Why does friendship hurt? Life is messy, and sometimes, even with preventive measures (such as setting good boundaries and demonstrating mutual reverence), heartaches still knock at our doors. The reciprocity of love as the fountain and source of friendship would imply that if a friendship hurts, it is often due to differing degrees of reciprocity between friends. It is like the case of Jerome’s disappointment with Heliodorus or William of St. Therry’s question to Bernard of Clairvaux that “you did not love me as I did you” (note: not to be interpreted with any sexual overtones). To a large extent, the degrees of reciprocity depend on the nature of the friendship in Aelred’s conception, whether it is carnal, worldly, or spiritual.
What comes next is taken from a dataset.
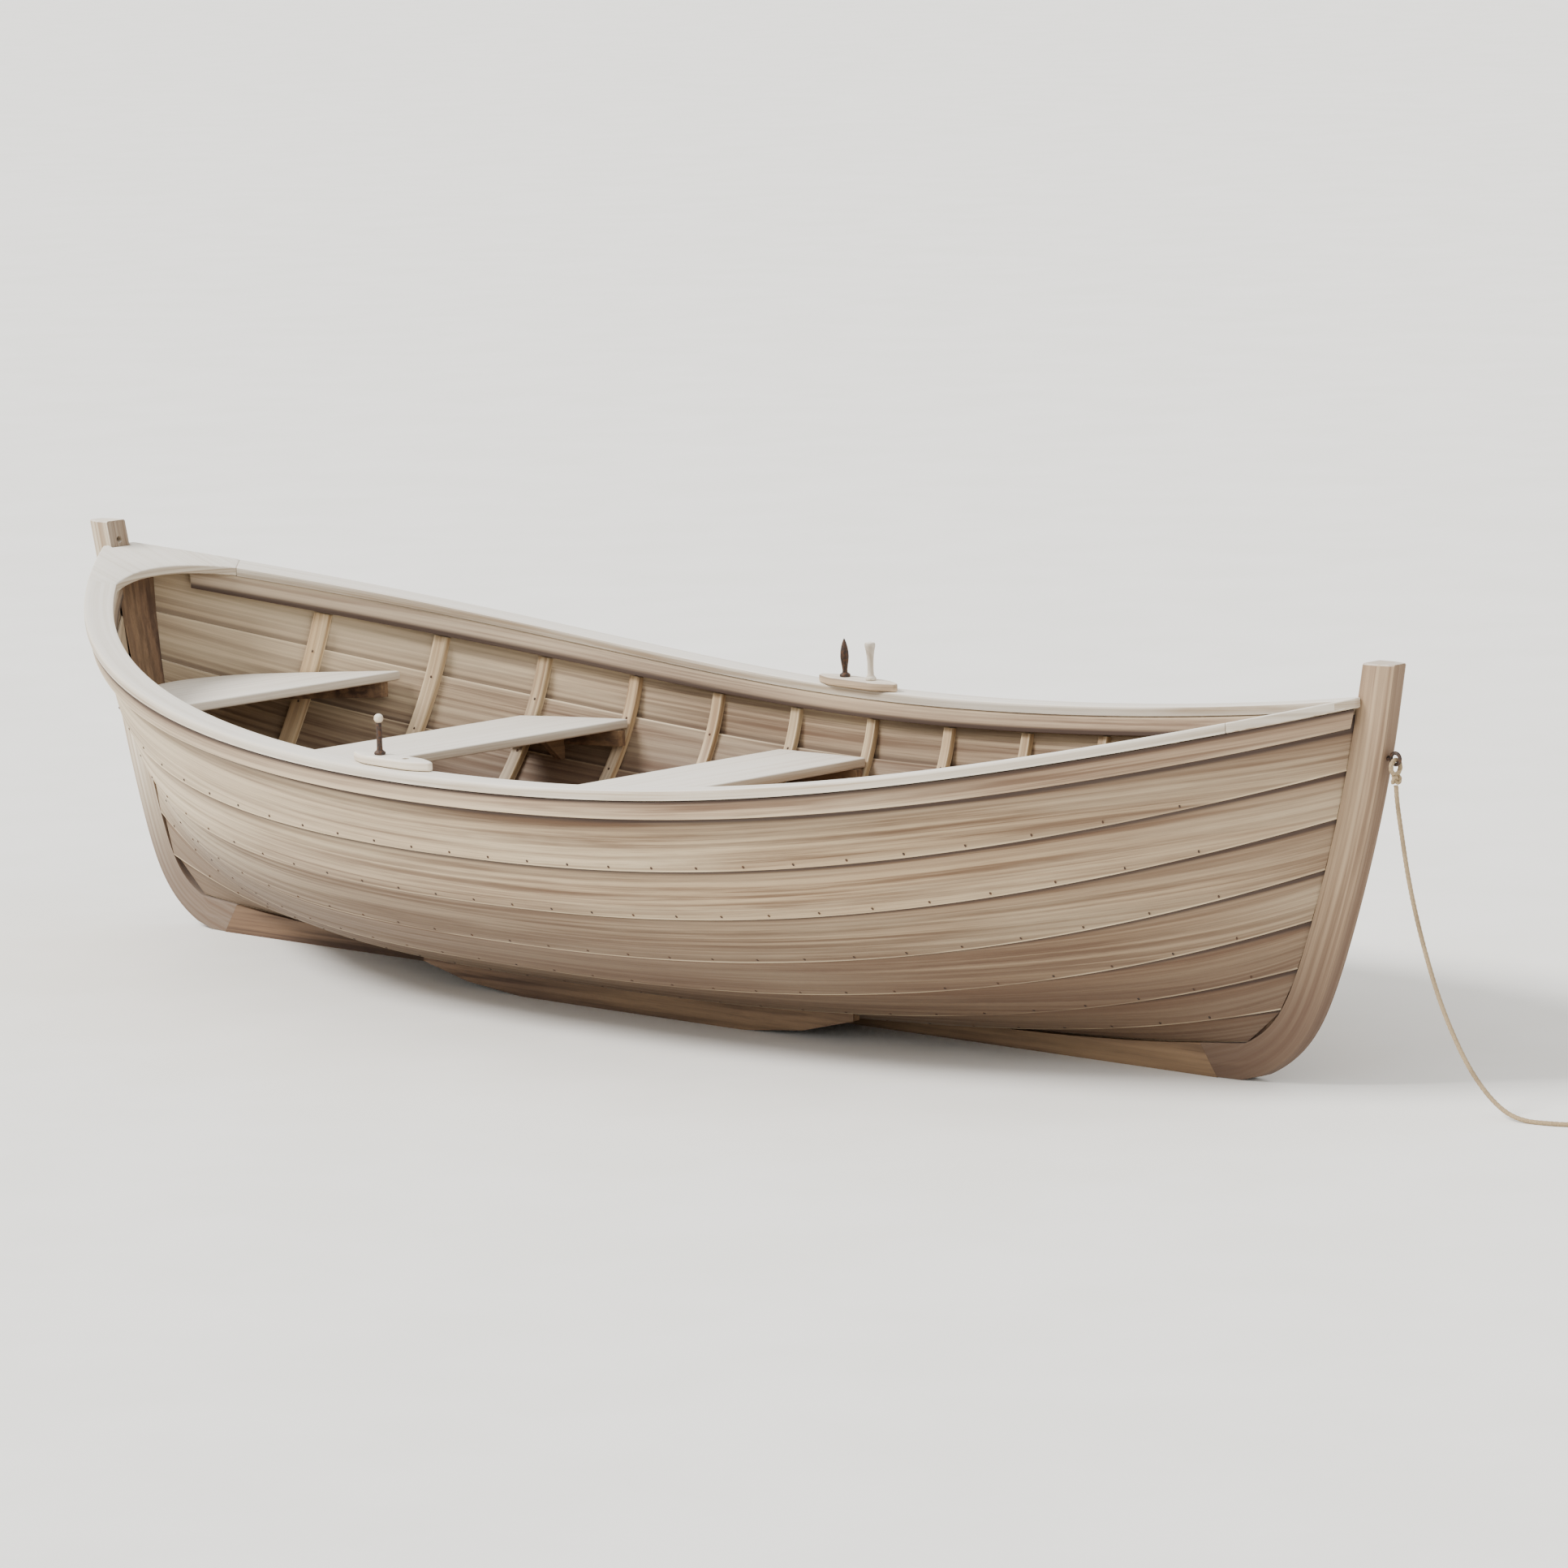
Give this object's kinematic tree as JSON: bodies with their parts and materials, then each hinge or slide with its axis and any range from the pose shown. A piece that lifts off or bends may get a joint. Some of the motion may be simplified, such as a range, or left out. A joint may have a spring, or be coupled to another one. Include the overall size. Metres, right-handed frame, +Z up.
{
  "type": "clinker rowing boat",
  "caption": "Double-ended clinker-built wooden rowing boat with thwarts, lift-out tholes and a rope painter.",
  "frame": {"origin": "on the ground under the keel, midway between the stem's and the stern post's fronts", "axes": "+X forward to the bow, +Y to port, +Z up"},
  "size_m": [4.737, 1.616, 0.997],
  "materials": {
    "planking": "weathered, oiled planking with dark laps",
    "warm_wood": "weathered, oiled timber",
    "dark_wood": "weathered, damp-stained timber",
    "pale_wood": "sun-bleached bare timber",
    "ribs": "weathered bent timber",
    "iron": "dark forged iron",
    "rope": "laid natural-fibre rope"
  },
  "bodies": {
    "hull": {"keel": "dark_wood", "hog": "dark_wood", "stem": "warm_wood", "stern_post": "pale_wood", "bow_apron": "dark_wood", "stern_apron": "dark_wood", "port_strake_1": "planking", "port_strake_2": "planking", "port_strake_3": "planking", "port_strake_4": "planking", "port_strake_5": "planking", "port_strake_6": "planking", "port_strake_7": "planking", "starboard_strake_1": "planking", "starboard_strake_2": "planking", "starboard_strake_3": "planking", "starboard_strake_4": "planking", "starboard_strake_5": "planking", "starboard_strake_6": "planking", "starboard_strake_7": "planking", "port_rubbing_strake": "warm_wood", "starboard_rubbing_strake": "warm_wood", "port_inwale": "warm_wood", "starboard_inwale": "warm_wood", "port_cap": "pale_wood", "starboard_cap": "pale_wood", "bow_breasthook": "pale_wood", "stern_breasthook": "pale_wood", "rib_1": "ribs", "rib_2": "ribs", "rib_3": "ribs", "rib_4": "ribs", "rib_5": "ribs", "rib_6": "ribs", "rib_7": "ribs", "rib_8": "ribs", "rib_9": "ribs", "rib_10": "ribs", "rib_11": "ribs", "rib_12": "ribs", "rib_13": "ribs", "seat_bearers": "dark_wood", "stern_sheets": "pale_wood", "after_thwart": "pale_wood", "rowing_thwart": "pale_wood", "thwart_knees": "dark_wood", "floor_boards": "dark_wood", "bilge_keels": "dark_wood", "port_thole_pad": "pale_wood", "starboard_thole_pad": "pale_wood", "eye_bolt": "iron", "painter": "rope", "painter_coil": "rope", "painter_bend": "rope"},
    "port_after_thole": {"port_after_thole": "iron"},
    "port_forward_thole": {"port_forward_thole": "pale_wood"},
    "starboard_after_thole": {"starboard_after_thole": "iron"}
  },
  "joints": [
    {"name": "port_after_thole_lift", "type": "slide", "parent": "hull", "child": "port_after_thole", "axis": [0, 0, 1], "range_m": [0, 0.09]},
    {"name": "port_forward_thole_lift", "type": "slide", "parent": "hull", "child": "port_forward_thole", "axis": [0, 0, 1], "range_m": [0, 0.09]},
    {"name": "starboard_after_thole_lift", "type": "slide", "parent": "hull", "child": "starboard_after_thole", "axis": [0, 0, 1], "range_m": [0, 0.09]}
  ]
}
In essence, friendship hurts because friends disappoint us, regardless of their intentionality, and because we live in a world characterized by jealousy, possessiveness, and selfishness.
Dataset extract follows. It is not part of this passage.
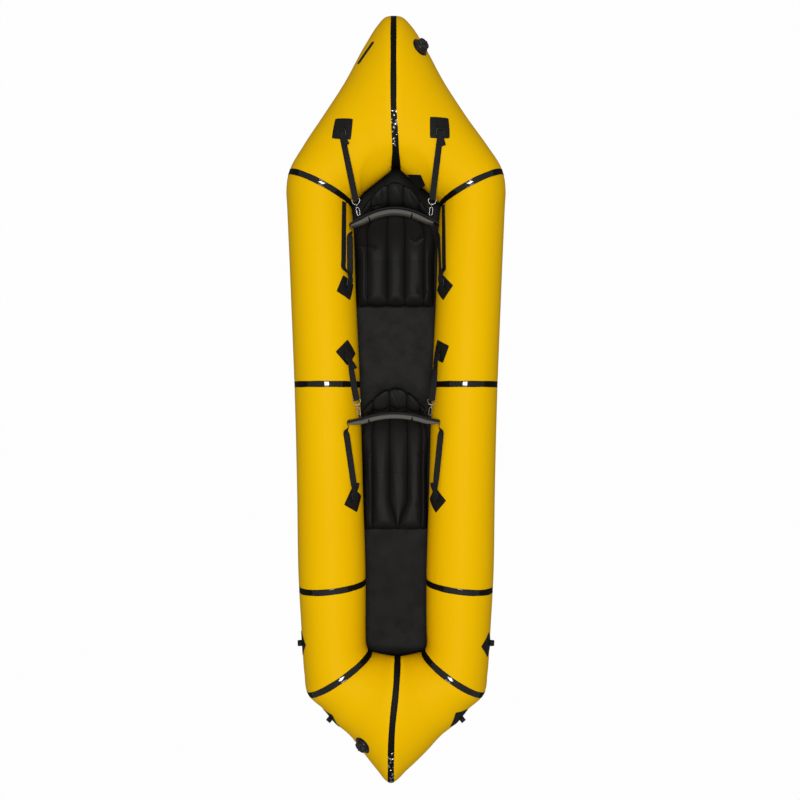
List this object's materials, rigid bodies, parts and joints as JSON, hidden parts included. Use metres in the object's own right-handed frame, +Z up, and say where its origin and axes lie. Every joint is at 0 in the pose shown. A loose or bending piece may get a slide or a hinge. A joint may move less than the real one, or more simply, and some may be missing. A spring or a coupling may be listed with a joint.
{
  "type": "inflatable packraft",
  "caption": "Inflatable packraft with a ring of air tubes, raised pointed ends, a fabric floor, ribbed seats with strapped backrests, screw valves and tie-down loops.",
  "frame": {"origin": "middle of the length and the width, on the floor's underside", "axes": "+X to port, +Y to the stern, +Z up"},
  "size_m": [0.914, 3.1029, 0.3987],
  "materials": {
    "hull_fabric": "semi-gloss coated",
    "seam_tape": "glossy coated",
    "floor_fabric": "satin coated",
    "patch_fabric": "satin coated",
    "webbing": "woven matt",
    "seat_fabric": "satin coated",
    "band_foam": "matt foam",
    "black_plastic": "moulded satin",
    "fitting_metal": "polished"
  },
  "bodies": {
    "hull": {"bow_tie_down_port": "patch_fabric", "bow_tie_down_starboard": "patch_fabric", "bow_tube_port": "hull_fabric", "bow_tube_starboard": "hull_fabric", "bow_valve_body": "black_plastic", "floor_sheet": "floor_fabric", "forward_tie_down_port": "patch_fabric", "forward_tie_down_starboard": "patch_fabric", "front_aft_port_patch": "patch_fabric", "front_aft_starboard_patch": "patch_fabric", "front_aft_strap_port": "webbing", "front_aft_strap_starboard": "webbing", "front_fore_port_patch": "patch_fabric", "front_fore_starboard_patch": "patch_fabric", "front_fore_strap": "webbing", "front_seat_cushion": "seat_fabric", "rear_aft_port_patch": "patch_fabric", "rear_aft_starboard_patch": "patch_fabric", "rear_aft_strap_port": "webbing", "rear_aft_strap_starboard": "webbing", "rear_fore_port_patch": "patch_fabric", "rear_fore_starboard_patch": "patch_fabric", "rear_fore_strap": "webbing", "rear_seat_cushion": "seat_fabric", "seam_tapes": "seam_tape", "side_tube_port": "hull_fabric", "side_tube_starboard": "hull_fabric", "stern_strip": "seam_tape", "stern_tube_port": "hull_fabric", "stern_tube_starboard": "hull_fabric", "stern_valve_body": "black_plastic"},
    "rear_back": {"rear_backrest": "seat_fabric", "rear_back_band": "band_foam", "rear_band_backing": "seat_fabric"},
    "rear_hook_port": {"rear_hook_port": "fitting_metal"},
    "rear_gate_port": {"rear_gate_port": "fitting_metal"},
    "rear_d_ring_port": {"rear_d_ring_port": "fitting_metal"},
    "rear_aft_port_buckle": {"rear_aft_port_buckle": "black_plastic"},
    "rear_fore_port_buckle": {"rear_fore_port_buckle": "black_plastic"},
    "rear_hook_starboard": {"rear_hook_starboard": "fitting_metal"},
    "rear_gate_starboard": {"rear_gate_starboard": "fitting_metal"},
    "rear_d_ring_starboard": {"rear_d_ring_starboard": "fitting_metal"},
    "rear_aft_starboard_buckle": {"rear_aft_starboard_buckle": "black_plastic"},
    "rear_fore_starboard_buckle": {"rear_fore_starboard_buckle": "black_plastic"},
    "front_back": {"front_backrest": "seat_fabric", "front_back_band": "band_foam", "front_band_backing": "seat_fabric"},
    "front_hook_port": {"front_hook_port": "fitting_metal"},
    "front_gate_port": {"front_gate_port": "fitting_metal"},
    "front_d_ring_port": {"front_d_ring_port": "fitting_metal"},
    "front_aft_port_buckle": {"front_aft_port_buckle": "black_plastic"},
    "front_fore_port_buckle": {"front_fore_port_buckle": "black_plastic"},
    "front_hook_starboard": {"front_hook_starboard": "fitting_metal"},
    "front_gate_starboard": {"front_gate_starboard": "fitting_metal"},
    "front_d_ring_starboard": {"front_d_ring_starboard": "fitting_metal"},
    "front_aft_starboard_buckle": {"front_aft_starboard_buckle": "black_plastic"},
    "front_fore_starboard_buckle": {"front_fore_starboard_buckle": "black_plastic"},
    "stern_valve_cap": {"stern_valve_cap": "black_plastic"},
    "bow_valve_cap": {"bow_valve_cap": "black_plastic"}
  },
  "joints": [
    {"name": "rear_back_fold", "type": "hinge", "parent": "hull", "child": "rear_back", "pos_m": [-0.00455, 0.63705, 0.11815], "axis": [1, 0, 0], "range_deg": [0, 50], "deforming": ["rear_fore_strap", "rear_aft_strap_port", "rear_aft_strap_starboard"]},
    {"name": "rear_hook_port_swing", "type": "hinge", "parent": "rear_back", "child": "rear_hook_port", "pos_m": [0.13874, 0.73943, 0.27601], "axis": [0.9932, -0.1167, 0], "range_deg": [0, 30]},
    {"name": "rear_gate_port_open", "type": "hinge", "parent": "rear_hook_port", "child": "rear_gate_port", "pos_m": [0.1361, 0.76329, 0.2814], "axis": [-0.0262, -0.2233, 0.9744], "range_deg": [0, 30], "stiffness_Nm_per_rad": 0.001, "springref_deg": -17.19},
    {"name": "rear_d_ring_port_swing", "type": "hinge", "parent": "rear_hook_port", "child": "rear_d_ring_port", "pos_m": [0.14362, 0.78095, 0.28565], "axis": [0.9932, -0.1167, 0], "range_deg": [0, 30]},
    {"name": "rear_aft_port_buckle_turn", "type": "hinge", "parent": "hull", "child": "rear_aft_port_buckle", "pos_m": [0.17669, 1.0624, 0.35104], "axis": [-0.9545, 0.0437, 0.2949], "range_deg": [0, 60]},
    {"name": "rear_fore_port_buckle_turn", "type": "hinge", "parent": "hull", "child": "rear_fore_port_buckle", "pos_m": [0.18568, 0.46769, 0.22729], "axis": [0.5778, -0.0234, 0.8158], "range_deg": [0, 60]},
    {"name": "rear_hook_starboard_swing", "type": "hinge", "parent": "rear_back", "child": "rear_hook_starboard", "pos_m": [-0.14914, 0.73923, 0.27601], "axis": [0.9802, 0.1981, 0], "range_deg": [0, 30]},
    {"name": "rear_gate_starboard_open", "type": "hinge", "parent": "rear_hook_starboard", "child": "rear_gate_starboard", "pos_m": [-0.1591, 0.76127, 0.28049], "axis": [0.037, -0.1831, 0.9824], "range_deg": [0, 30], "stiffness_Nm_per_rad": 0.001, "springref_deg": -17.19},
    {"name": "rear_d_ring_starboard_swing", "type": "hinge", "parent": "rear_hook_starboard", "child": "rear_d_ring_starboard", "pos_m": [-0.15748, 0.78054, 0.28402], "axis": [0.9802, 0.1981, 0], "range_deg": [0, 30]},
    {"name": "rear_aft_starboard_buckle_turn", "type": "hinge", "parent": "hull", "child": "rear_aft_starboard_buckle", "pos_m": [-0.21454, 1.06291, 0.3388], "axis": [-0.9281, -0.1191, -0.3526], "range_deg": [0, 60]},
    {"name": "rear_fore_starboard_buckle_turn", "type": "hinge", "parent": "hull", "child": "rear_fore_starboard_buckle", "pos_m": [-0.18845, 0.46605, 0.23117], "axis": [0.6041, 0.0217, -0.7966], "range_deg": [0, 60]},
    {"name": "front_back_fold", "type": "hinge", "parent": "hull", "child": "front_back", "pos_m": [-0.00455, -0.25699, 0.11815], "axis": [1, 0, 0], "range_deg": [0, 60], "deforming": ["front_fore_strap", "front_aft_strap_port", "front_aft_strap_starboard"]},
    {"name": "front_hook_port_swing", "type": "hinge", "parent": "front_back", "child": "front_hook_port", "pos_m": [0.13601, -0.06299, 0.29099], "axis": [0.9908, -0.1351, 0], "range_deg": [0, 30]},
    {"name": "front_gate_port_open", "type": "hinge", "parent": "front_hook_port", "child": "front_gate_port", "pos_m": [0.13378, -0.03934, 0.28459], "axis": [0.0361, 0.2645, 0.9637], "range_deg": [0, 30], "stiffness_Nm_per_rad": 0.001, "springref_deg": -17.19},
    {"name": "front_d_ring_port_swing", "type": "hinge", "parent": "front_hook_port", "child": "front_d_ring_port", "pos_m": [0.14159, -0.02202, 0.27954], "axis": [0.9908, -0.1351, 0], "range_deg": [0, 30]},
    {"name": "front_aft_port_buckle_turn", "type": "hinge", "parent": "hull", "child": "front_aft_port_buckle", "pos_m": [0.16959, 0.18327, 0.22215], "axis": [-0.5417, -0.157, -0.8258], "range_deg": [0, 60]},
    {"name": "front_fore_port_buckle_turn", "type": "hinge", "parent": "hull", "child": "front_fore_port_buckle", "pos_m": [0.15836, -0.40186, 0.2325], "axis": [0.6115, -0.118, 0.7824], "range_deg": [0, 60]},
    {"name": "front_hook_starboard_swing", "type": "hinge", "parent": "front_back", "child": "front_hook_starboard", "pos_m": [-0.14594, -0.06312, 0.29099], "axis": [0.9824, 0.187, 0], "range_deg": [0, 30]},
    {"name": "front_gate_starboard_open", "type": "hinge", "parent": "front_hook_starboard", "child": "front_gate_starboard", "pos_m": [-0.15567, -0.04087, 0.28705], "axis": [-0.0307, 0.1615, 0.9864], "range_deg": [0, 30], "stiffness_Nm_per_rad": 0.001, "springref_deg": -17.19},
    {"name": "front_d_ring_starboard_swing", "type": "hinge", "parent": "front_hook_starboard", "child": "front_d_ring_starboard", "pos_m": [-0.15385, -0.02155, 0.28394], "axis": [0.9824, 0.187, 0], "range_deg": [0, 30]},
    {"name": "front_aft_starboard_buckle_turn", "type": "hinge", "parent": "hull", "child": "front_aft_starboard_buckle", "pos_m": [-0.19243, 0.18111, 0.24956], "axis": [-0.7279, -0.0223, 0.6853], "range_deg": [0, 60]},
    {"name": "front_fore_starboard_buckle_turn", "type": "hinge", "parent": "hull", "child": "front_fore_starboard_buckle", "pos_m": [-0.16491, -0.40203, 0.24029], "axis": [0.6654, 0.1009, -0.7396], "range_deg": [0, 60]},
    {"name": "stern_valve_cap_turn", "type": "hinge", "parent": "hull", "child": "stern_valve_cap", "pos_m": [0.10031, 1.39841, 0.32459], "axis": [0.6456, 0.3807, 0.662], "range_deg": [0, 90]},
    {"name": "bow_valve_cap_turn", "type": "hinge", "parent": "hull", "child": "bow_valve_cap", "pos_m": [-0.13117, -1.37857, 0.29599], "axis": [-0.6089, -0.4398, 0.6602], "range_deg": [0, 90]}
  ]
}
I tried to write about these sort of heartaches in my book, and I hope to say more about that in another post soon, in dialogue with some thoughts from my friend Tim Otto.

And yet—

Aelred embraces a biblical notion that a friend loves at all times, even when friends falter; it would suggest that forgiveness is possible. On the limits of friendship in Book II, he acknowledges that those who previously followed wayward paths of lusts and avarices may return to fellowship if they are learned to control over their inordinate affections and behaviors. He further postulates that if Christ forgives us and asks us to love our enemies like friends, then, there can be forgiveness however difficult it may be. Some may read Aelred’s comment on distancing from the wayward as an act of judging others. However, the Aelredian paradigm is not an act of casting aspersion, but that of inner discernment, so as to admit into closer friendship with those who show signs of desiring a godly life.

If I wanted to give someone a quick digest of the wisdom of Aelred of Rievaulx on friendship, I’d probably point them now to this gently instructive essay.

Friendship Roundup

Spiritual Friendship has published over 400 posts by now, all of which are related to friendship in one way or another. This “roundup” post simply tries to collect some of the posts which will be the most helpful in introducing new readers to the main ideas of this blog.

Friendship and covenant is an important theme in Scripture. Abraham, the great father of all who share his faith (Romans 4:16) is also called a friend of God (2 Chronicles 20:7; James 2:23). God “spoke to Moses face to face, as a man speaks to his friend” (Exodus 33:11). David and Jonathan form a covenant with each other (1 Samuel 18:3), and David says of Jonathan, “your love to me was wonderful, passing the love of women” (2 Samuel 1:26). And at the Last Supper, Jesus calls His disciples friends (John 15:15). Friendship has also been an important part of the Catholic Church’s pastoral approach to homosexual persons.

Spiritual Friendship in 300 Words provides a concise overview of how Ron Belgau learned about spiritual friendship from a 12th-century Cistercian abbot named Aelred of Rievaulx. In Three Kinds of Friendship, he explains the same ideas in greater depth, and in Some Theses on Friendship, he discussed some of the important themes he hopes to explore in this blog.

In Is Friendship an Unconditional Love? and The Problem of Monastic Cliques, Wesley Hill examines the dangers of exclusivity in friendship. In Friendship and the Scandal of Particularity, Ron Belgau responds by pointing out that there is a legitimate need for the specificity of Friendship. Gregg Webb explores some of the differences between the commitment of friendship and the commitment of marriage. Also relevant to this discussion are Eve Tushnet’s thoughts on Detachment in Friendship and Thomas Aquinas’s discussion of the relationship between friendship and charity.

The Catechism of the Catholic Church says that says that homosexual persons need the support of disinterested friendship.” This term is a frequent cause of confusion, which Ron Belgau helps to clear up.

Is there such a thing as Friendship at First Sight? Ron Belgau explores some of C. S. Lewis’s writings on this subject.

Finally, he shares about his own experiences with friendship, and Wesley Hill shares about his friendship with Ron Belgau.